- Film poster
- Directed by: Walerian Borowczyk
- Written by: Walerian Borowczyk
- Produced by: Jacques Forgeot
- Cinematography: Guy Durban
- Edited by: Claude Blondel
- Music by: Avenir de Monfred
- Animation by: Walerian Borowczyk
- Production company: Les Cinéastes Associés
- Distributed by: Connoisseur Film Ltd.
- Release date: December 1963 (France);
- Running time: 9 minutes
- Country: France

= Renaissance (1963 film) =

Renaissance (also known as Renesans) is a 1963 French reverse stop-motion animation short film directed by Walerian Borowczyk. The opening credits of the short include a dedication to experimental filmmaker Hy Hirsh, who died from a heart attack in 1961.

==Plot==
An explosion reveals an obliterated corner of a room, and the remnants of several objects. They begin to reconstruct themselves, becoming books, a doll, a stuffed owl, and a trumpet. Books and furniture reassemble themselves. Finally, a bomb pieces itself back together and explodes, reducing the items to debris once more.

== Themes ==
Film critic Raymond Durgnat describes Renaissance as "a remembrance of things past, a meditation on a peasant-bourgeois stability, on what in it was life-affirming, what life-denying ... Implicit in the film is the question whether any human order can avoid destruction."

== Release ==

=== Home media ===
Arrow Films released a high-definition restoration of the film in Walerian Borowczyk: Short Films and Animations, one of five volumes included in Camera Obscura: The Walerian Borowczyk Collection, a dual-format box set released on 8 September 2014. The collection was limited to a thousand copies. Bonus content included an introduction by filmmaker Terry Gilliam; Film Is Not a Sausage, a featurette about Borowczyk's short films, with archival footage of the filmmaker and interviews with director André Heinrich, producer Dominique Duvergé-Ségrétin, and composer Bernard Parmegiani; Blow Ups, a visual essay by Daniel Bird about Borowczyk's paintings and poster work; a 32-page essay featuring essays and reviews on the director's work, as well as detailed restoration and projection notes; and several commercials made by Borowczyk during his career.

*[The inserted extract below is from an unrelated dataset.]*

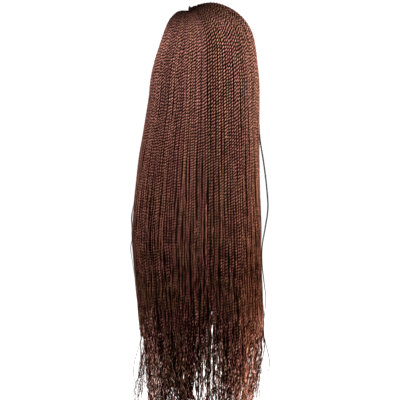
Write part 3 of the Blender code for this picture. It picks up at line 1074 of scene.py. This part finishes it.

Olive Films also released a Blu-ray collection of the director's short films from 1959 through to 1984, The Walerian Borowczyk Short Film Collection, on 25 April 2017.

== Reception ==
Renaissance won the Solvay Prize and the Prize of the International Federation of Film Critics at the 1963 Knokke-le-Zoute International Experimental Film Festival. The film was also awarded the Jury's Special Prize at the 1963 International Film Festival Tours.

The film was screened out-of-competition at the 1965 Annecy International Animation Film Festival. In 2012, Renaissance was nominated for Fantastic Entertainment at the French Fantastic Cinema Retrospective.